Community Detection and Echo Chambers

The Louvain algorithm is the practical standard for large-scale community detection. Its combination of high quality (approaches optimal modularity), speed (O(n log n)), and scalability makes it the de facto standard for community detection in social network research. Its hierarchical output reveals nested community structure at multiple resolution scales. Key limitation: it can produce different community assignments across runs (though the modularity achieved is typically similar), requiring robustness checks.

Community detection reveals structure, not causality. Detecting a high-modularity network community tells us that a group of accounts share more information with each other than with outsiders, but it does not tell us whether this causes homogeneous beliefs, whether homogeneous beliefs cause selective information sharing, or whether both are caused by some third factor (e.g., geographic concentration). Establishing the causal relationship between network structure and belief homogeneity requires longitudinal or experimental data.

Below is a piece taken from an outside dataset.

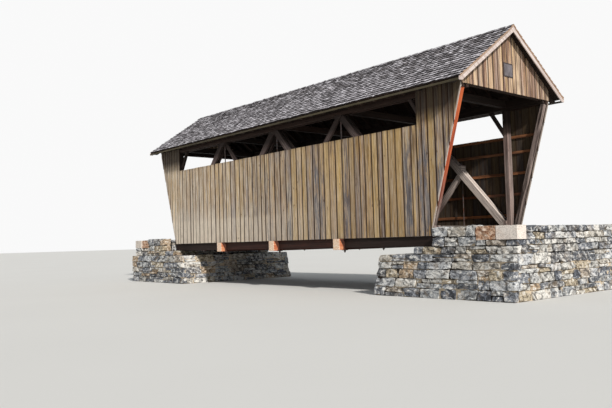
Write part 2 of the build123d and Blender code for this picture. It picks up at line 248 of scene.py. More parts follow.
class Value:
    """An output of a node, which takes part in sums as a number does."""

    def __init__(self, nodes, socket):
        self.nodes, self.socket = nodes, socket

    def math(self, operation, other=0.0):
        """The result of one of the operations of Blender's math node."""
        return self.nodes.add("ShaderNodeMath", {0: self, 1: other}, operation=operation)

    def __add__(self, other):
        return self.math("ADD", other)

    def __sub__(self, other):
        return self.math("SUBTRACT", other)

    def __mul__(self, other):
        return self.math("MULTIPLY", other)

    def __abs__(self):
        return self.math("ABSOLUTE")

    def spread(self, low, high, to_low=0.0, to_high=1.0):
        """Maps the range from low to high onto another one, and stops at its ends."""
        names = ("Value", "From Min", "From Max", "To Min", "To Max")
        inputs = dict(zip(names, (self, low, high, to_low, to_high)))
        return self.nodes.add("ShaderNodeMapRange", inputs)


class Nodes:
    """Adds nodes to a tree, each by its settings and by what goes into it."""

    def __init__(self, tree):
        self.tree = tree

    def feed(self, socket, value):
        """Links an output of another node to a socket, or writes a plain value there."""
        if isinstance(value, Value):
            self.tree.links.new(value.socket, socket)
        else:
            socket.default_value = value

    def add(self, kind, inputs=(), output=0, **settings):
        """One output of a new node, whose inputs are given by name or position."""
        node = self.tree.nodes.new(kind)
        for key, setting in settings.items():
            setattr(node, key, setting)
        for key, value in dict(inputs).items():
            self.feed(node.inputs[key], value)
        return Value(self, node.outputs[output])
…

Echo chamber research findings are more nuanced than popular accounts suggest. While echo chambers clearly exist as a network phenomenon, their effect on individual attitudes may be smaller than assumed. Bail et al. (2018) found that exposure to cross-cutting content on Twitter can actually increase political polarization, not reduce it. Bakshy, Messing & Adamic (2015) found that most Facebook users do encounter some cross-cutting content through weak ties. The relationship between network structure and attitude formation is more complex than simple echo chamber narratives suggest.

Practical Network Analysis

NetworkX is the accessible standard for research-scale network analysis. The NetworkX Python library provides implementations of virtually all standard network analysis algorithms, supports all major graph types, and integrates naturally with the scientific Python ecosystem (NumPy, SciPy, matplotlib, pandas). For networks with up to a few million edges, NetworkX is entirely adequate. For very large graphs, alternatives (graph-tool, igraph, SNAP) provide better performance.

Cross-platform analysis is the methodological frontier. Tracking information across Twitter, Facebook, Reddit, Telegram, and other platforms is essential for understanding the full lifecycle of misinformation but is severely constrained by data access asymmetries. URL tracking, content fingerprinting, and network structure matching are the main approaches for cross-platform linkage without requiring account identity revelation. Legislative mandates for researcher data access (like the EU's Digital Services Act provisions) represent a promising but not yet realized improvement.

All network analysis conclusions should be qualified by the limitations of the underlying data. Networks constructed from platform data are constrained by what the platform makes available (the "found data" problem), by temporal incompleteness, by the selection of nodes and edges for inclusion, and by the particular time window observed. Sensitivity analyses — testing whether conclusions hold under different analytical choices — are essential for robust network research.

What to Remember for Practice

Visualize the network before analyzing it — many important features (community structure, hub presence, isolated subgraphs) are visible in a good layout.
Use multiple centrality measures and compare their rankings — discrepancies between measures reveal different dimensions of influence.
Report modularity values alongside community detection results — a value of 0.1 and a value of 0.7 tell very different stories.
Check that detected communities are validated against external information — don't assume that algorithmic communities correspond to meaningful real-world groups.
For diffusion simulations, always run multiple simulations and report means and confidence intervals — the IC model is stochastic and individual runs vary.
Never conflate reach with impact — a large cascade means many people saw content, not that they believed or were changed by it.